Practical teaching is a major emphasis of the club. Explains De La Torre, “We have teachers within the club and teachers who we bring from outside of the club who are experts, and our club members enjoy that aspect of it.” He says that “at any club meeting, we might have a high level instructor from within the club, or from outside of the club coming in to talk to the membership.”

That opportunity for learning is part of the reason for forming a club around the sort of ancient, meditative practice that one might consider best suited to solitary practice. Neil Auwarter compares the beneficial effects of being part of the SDBC to crowdsourcing. “If you do something on your own, you’re limited to the quality of the trees that you can create,” he says. But the club put him in touch with experience, knowledge, and trees far beyond what he could work with individually. He mentions the highlight of getting to work with a “legacy tree” at the Safari Park collection that has been in cultivation for 400 years. “You can’t do that if you’re in a silo, doing your own thing by yourself”.

As most everyone knows, bonsai is an art that involves the growing and shaping of miniature trees. That essential element, De La Torre notes, is what often draws people to it. It is part of what is inherently pleasing about bonsai. “People like to look at miniatures of large things,” Auwarter says. He compares the miniaturized tree to a “reduction of sauce in cooking. It’s the same sauce, but you’ve distilled it down, so it’s a stronger sensory experience.” At this size, the entirety of the tree can be viewed at once: trunk, branches, leaves, soil, pot.

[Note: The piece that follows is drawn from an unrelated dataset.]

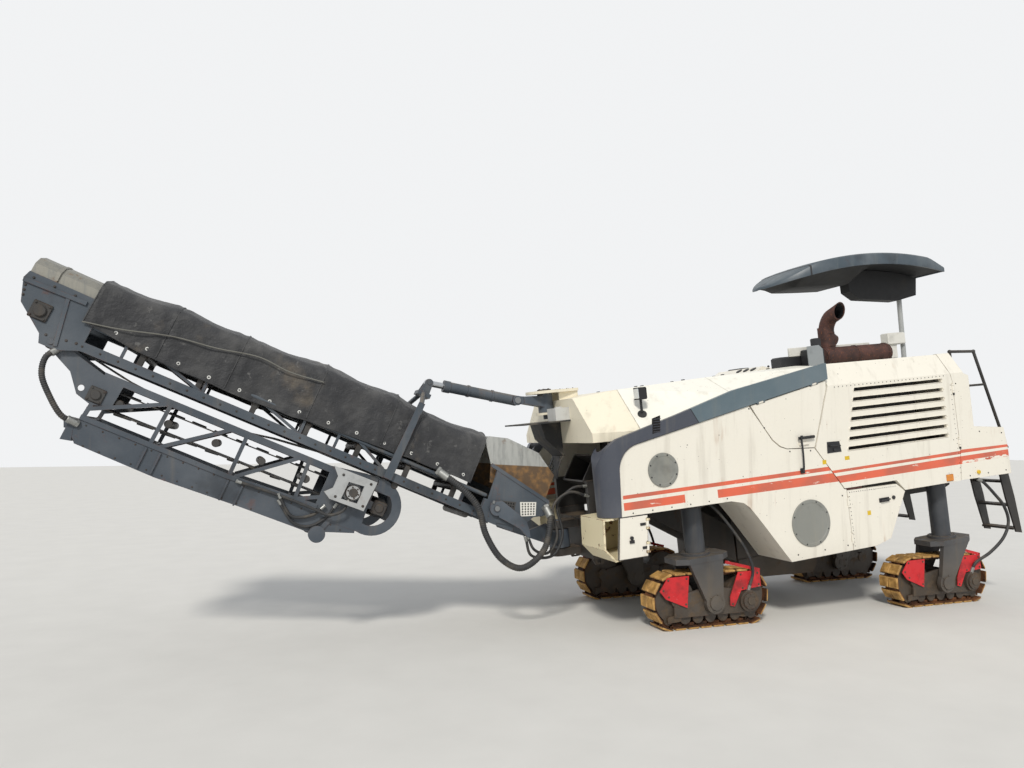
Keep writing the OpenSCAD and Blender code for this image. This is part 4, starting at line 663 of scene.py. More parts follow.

Scrub oak bonsai. At this scale, you can take in the tree in its entirety.

But the carefully managed size of the bonsai is only one of many elements involved in cultivation; there are many other desired formal qualities. Charlie Mosse mentions the plates of bark on you might find rough old trees. “We’re also trying to create age,” he says, “and age takes time.” In addition to the small scale of the trees, the evocation of a sense of age and the passage of time is an essential element of the art. The roots, the tapering of a trunk, the gnarled limbs — all these display the passage of time. So does damage; for instance, there is the inclusion of dead wood on the Bonsai, distinguished from its living counterpart by its ghostly paleness.

Auwarter repeats the notion that “Bonsai is art in four dimensions: the three spatial dimensions plus time”. He says that “a good tree tells the story of its life”, and he relates the expressive features of the tree to a key idea in Japanese aesthetics, that of wabi-sabi, which he summarizes as “embracing the idea of impermanence, incompleteness, and imperfection. Nothing is finished, nothing is perfect, and nothing lasts. And it goes along with an appreciation for things that are old: asymmetry, age, and sometimes, breakdown”.

Mosse adds that “creating bonsai really is a journey. To create real, quality bonsai takes about a minimum of 10 years. The better pieces have been in cultivation for 20, 30, 40 years.” He says that one group member has in fact been working with the same tree for more than 40 years now. Concludes De La Torre, “There is a belief in bonsai that one is never finished with a tree. You’re merely in the process of developing it, and you will hand it off to someone else to be developed. Unlike a piece of art that is finished and you won’t touch again, these continue to grow. You must do something to keep it alive, and it’s going to change over time.”